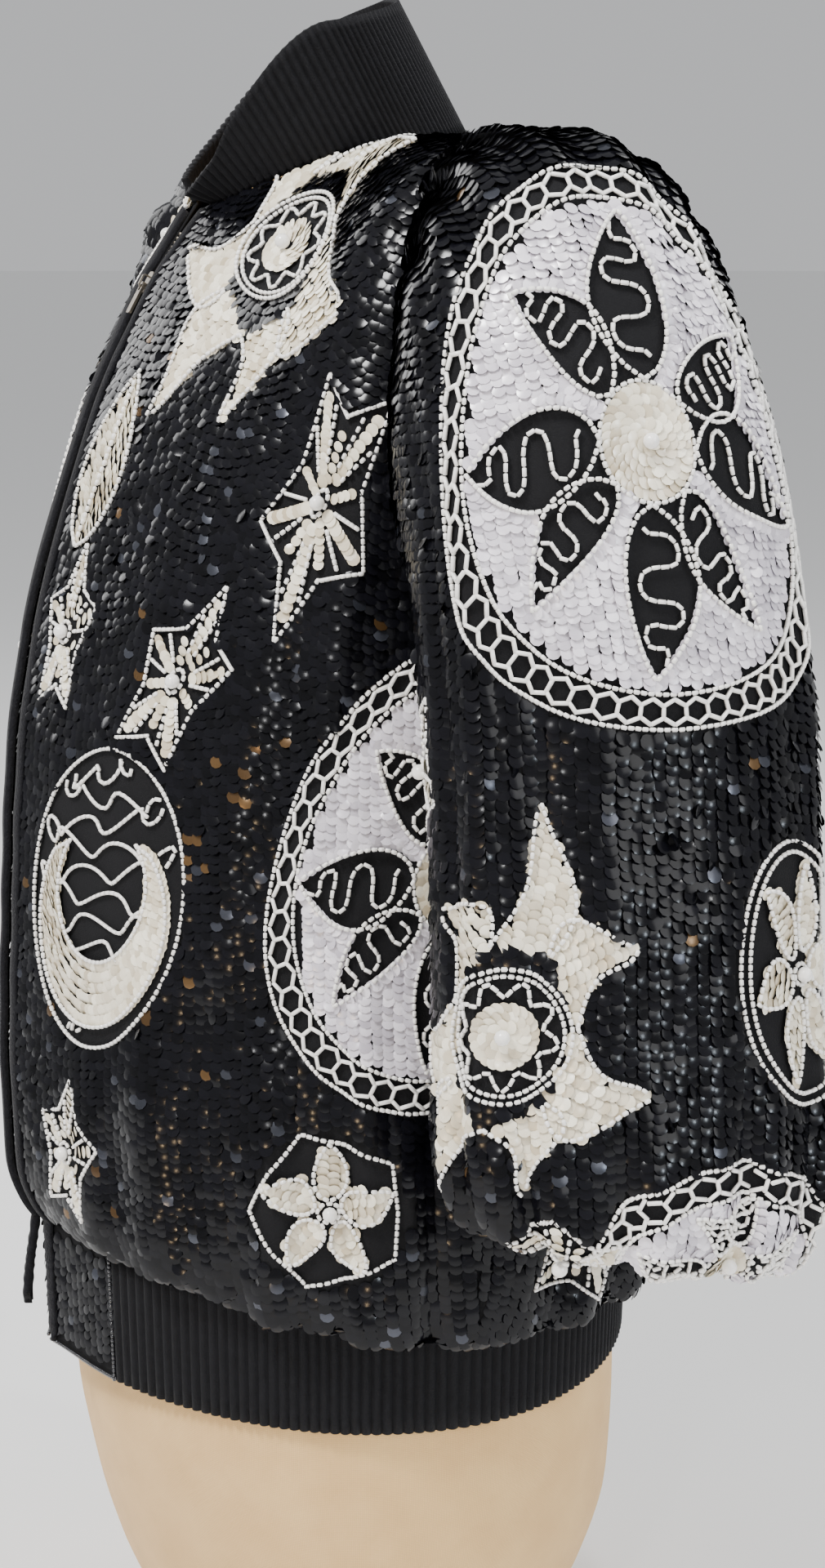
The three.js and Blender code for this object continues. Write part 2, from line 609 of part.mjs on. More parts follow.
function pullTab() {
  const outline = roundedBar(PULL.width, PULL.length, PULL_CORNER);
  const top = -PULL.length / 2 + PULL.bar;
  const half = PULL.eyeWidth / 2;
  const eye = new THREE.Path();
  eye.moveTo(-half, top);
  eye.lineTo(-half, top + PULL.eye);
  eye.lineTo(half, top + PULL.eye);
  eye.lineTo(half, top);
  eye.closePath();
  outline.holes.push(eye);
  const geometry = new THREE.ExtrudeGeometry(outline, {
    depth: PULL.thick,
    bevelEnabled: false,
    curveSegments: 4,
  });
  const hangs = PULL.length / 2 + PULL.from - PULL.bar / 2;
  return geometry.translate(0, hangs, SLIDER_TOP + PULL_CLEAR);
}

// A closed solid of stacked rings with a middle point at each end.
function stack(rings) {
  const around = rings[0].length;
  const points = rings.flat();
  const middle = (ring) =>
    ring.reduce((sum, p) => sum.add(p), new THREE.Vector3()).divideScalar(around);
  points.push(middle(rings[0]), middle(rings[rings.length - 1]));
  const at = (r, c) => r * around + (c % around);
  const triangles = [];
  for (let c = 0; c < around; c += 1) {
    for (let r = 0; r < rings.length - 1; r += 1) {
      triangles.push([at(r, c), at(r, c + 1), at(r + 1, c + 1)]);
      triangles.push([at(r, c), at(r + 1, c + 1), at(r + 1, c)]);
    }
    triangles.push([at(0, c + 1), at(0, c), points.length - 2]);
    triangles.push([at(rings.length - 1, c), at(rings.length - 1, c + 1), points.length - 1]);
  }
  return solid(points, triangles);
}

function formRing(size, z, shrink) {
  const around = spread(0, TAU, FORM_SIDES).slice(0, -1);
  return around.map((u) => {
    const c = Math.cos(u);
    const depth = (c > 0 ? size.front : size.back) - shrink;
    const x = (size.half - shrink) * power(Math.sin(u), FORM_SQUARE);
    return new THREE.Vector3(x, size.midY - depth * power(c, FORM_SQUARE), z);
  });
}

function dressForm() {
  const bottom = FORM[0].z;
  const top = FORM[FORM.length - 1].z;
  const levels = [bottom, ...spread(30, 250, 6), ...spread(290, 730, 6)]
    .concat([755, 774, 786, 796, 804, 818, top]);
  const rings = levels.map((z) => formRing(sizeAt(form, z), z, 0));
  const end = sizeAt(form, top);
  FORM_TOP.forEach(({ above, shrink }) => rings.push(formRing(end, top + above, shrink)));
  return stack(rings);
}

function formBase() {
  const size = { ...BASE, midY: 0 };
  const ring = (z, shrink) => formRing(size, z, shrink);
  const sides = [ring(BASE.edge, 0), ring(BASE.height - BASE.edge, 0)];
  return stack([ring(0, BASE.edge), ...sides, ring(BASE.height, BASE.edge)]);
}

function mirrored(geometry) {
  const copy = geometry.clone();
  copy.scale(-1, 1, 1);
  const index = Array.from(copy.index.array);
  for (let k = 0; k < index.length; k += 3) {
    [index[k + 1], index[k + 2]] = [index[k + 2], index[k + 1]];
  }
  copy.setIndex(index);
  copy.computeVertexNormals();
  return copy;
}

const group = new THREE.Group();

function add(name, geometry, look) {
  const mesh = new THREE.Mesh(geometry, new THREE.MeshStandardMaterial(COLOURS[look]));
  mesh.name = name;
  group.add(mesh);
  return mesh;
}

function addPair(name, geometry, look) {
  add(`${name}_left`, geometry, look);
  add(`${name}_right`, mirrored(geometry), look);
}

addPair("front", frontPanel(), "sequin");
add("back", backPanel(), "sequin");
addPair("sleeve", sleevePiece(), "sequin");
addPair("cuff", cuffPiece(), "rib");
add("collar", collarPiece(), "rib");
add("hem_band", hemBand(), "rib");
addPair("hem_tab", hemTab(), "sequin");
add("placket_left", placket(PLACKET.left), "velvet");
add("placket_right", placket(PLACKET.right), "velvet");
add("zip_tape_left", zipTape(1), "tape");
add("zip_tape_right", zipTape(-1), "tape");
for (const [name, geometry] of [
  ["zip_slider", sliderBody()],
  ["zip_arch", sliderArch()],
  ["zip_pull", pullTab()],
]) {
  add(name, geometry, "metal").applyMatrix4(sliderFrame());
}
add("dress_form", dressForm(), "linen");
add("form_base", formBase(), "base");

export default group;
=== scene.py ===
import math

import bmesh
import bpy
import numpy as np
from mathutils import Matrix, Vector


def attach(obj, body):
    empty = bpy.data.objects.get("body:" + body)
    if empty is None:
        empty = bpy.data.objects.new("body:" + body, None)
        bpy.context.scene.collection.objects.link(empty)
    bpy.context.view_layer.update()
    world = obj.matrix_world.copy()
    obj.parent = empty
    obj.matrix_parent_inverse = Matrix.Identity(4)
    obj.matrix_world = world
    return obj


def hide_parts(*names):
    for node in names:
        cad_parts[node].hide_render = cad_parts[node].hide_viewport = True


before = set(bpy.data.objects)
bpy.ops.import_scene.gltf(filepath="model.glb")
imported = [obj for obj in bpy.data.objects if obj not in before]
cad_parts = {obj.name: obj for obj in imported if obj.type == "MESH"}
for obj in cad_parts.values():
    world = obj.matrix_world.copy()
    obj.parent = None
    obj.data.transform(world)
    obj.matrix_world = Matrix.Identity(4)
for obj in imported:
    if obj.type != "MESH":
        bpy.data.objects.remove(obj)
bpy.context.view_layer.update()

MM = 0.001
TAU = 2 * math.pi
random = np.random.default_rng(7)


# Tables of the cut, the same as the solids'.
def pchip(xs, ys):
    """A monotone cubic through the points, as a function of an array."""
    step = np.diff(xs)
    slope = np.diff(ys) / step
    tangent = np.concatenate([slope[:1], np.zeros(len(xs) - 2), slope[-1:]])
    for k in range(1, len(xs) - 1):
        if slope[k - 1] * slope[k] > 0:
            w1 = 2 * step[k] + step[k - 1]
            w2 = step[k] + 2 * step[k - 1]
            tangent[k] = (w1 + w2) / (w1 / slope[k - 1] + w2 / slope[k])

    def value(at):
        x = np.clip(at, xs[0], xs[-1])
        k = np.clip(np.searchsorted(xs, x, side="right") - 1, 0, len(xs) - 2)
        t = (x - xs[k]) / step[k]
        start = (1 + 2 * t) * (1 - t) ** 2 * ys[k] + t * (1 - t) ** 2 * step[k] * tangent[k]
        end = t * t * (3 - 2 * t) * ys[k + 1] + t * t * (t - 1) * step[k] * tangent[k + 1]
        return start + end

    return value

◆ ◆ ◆

## SET PROBLEM
Exactly reproduce the lines that run from the line bearing "const group = new THREE.Group();" through the line bearing "obj.parent = None", with both end lines included.

## FINISHED ANSWER
const group = new THREE.Group();

function add(name, geometry, look) {
  const mesh = new THREE.Mesh(geometry, new THREE.MeshStandardMaterial(COLOURS[look]));
  mesh.name = name;
  group.add(mesh);
  return mesh;
}

function addPair(name, geometry, look) {
  add(`${name}_left`, geometry, look);
  add(`${name}_right`, mirrored(geometry), look);
}

addPair("front", frontPanel(), "sequin");
add("back", backPanel(), "sequin");
addPair("sleeve", sleevePiece(), "sequin");
addPair("cuff", cuffPiece(), "rib");
add("collar", collarPiece(), "rib");
add("hem_band", hemBand(), "rib");
addPair("hem_tab", hemTab(), "sequin");
add("placket_left", placket(PLACKET.left), "velvet");
add("placket_right", placket(PLACKET.right), "velvet");
add("zip_tape_left", zipTape(1), "tape");
add("zip_tape_right", zipTape(-1), "tape");
for (const [name, geometry] of [
  ["zip_slider", sliderBody()],
  ["zip_arch", sliderArch()],
  ["zip_pull", pullTab()],
]) {
  add(name, geometry, "metal").applyMatrix4(sliderFrame());
}
add("dress_form", dressForm(), "linen");
add("form_base", formBase(), "base");

export default group;
=== scene.py ===
import math

import bmesh
import bpy
import numpy as np
from mathutils import Matrix, Vector


def attach(obj, body):
    empty = bpy.data.objects.get("body:" + body)
    if empty is None:
        empty = bpy.data.objects.new("body:" + body, None)
        bpy.context.scene.collection.objects.link(empty)
    bpy.context.view_layer.update()
    world = obj.matrix_world.copy()
    obj.parent = empty
    obj.matrix_parent_inverse = Matrix.Identity(4)
    obj.matrix_world = world
    return obj


def hide_parts(*names):
    for node in names:
        cad_parts[node].hide_render = cad_parts[node].hide_viewport = True


before = set(bpy.data.objects)
bpy.ops.import_scene.gltf(filepath="model.glb")
imported = [obj for obj in bpy.data.objects if obj not in before]
cad_parts = {obj.name: obj for obj in imported if obj.type == "MESH"}
for obj in cad_parts.values():
    world = obj.matrix_world.copy()
    obj.parent = None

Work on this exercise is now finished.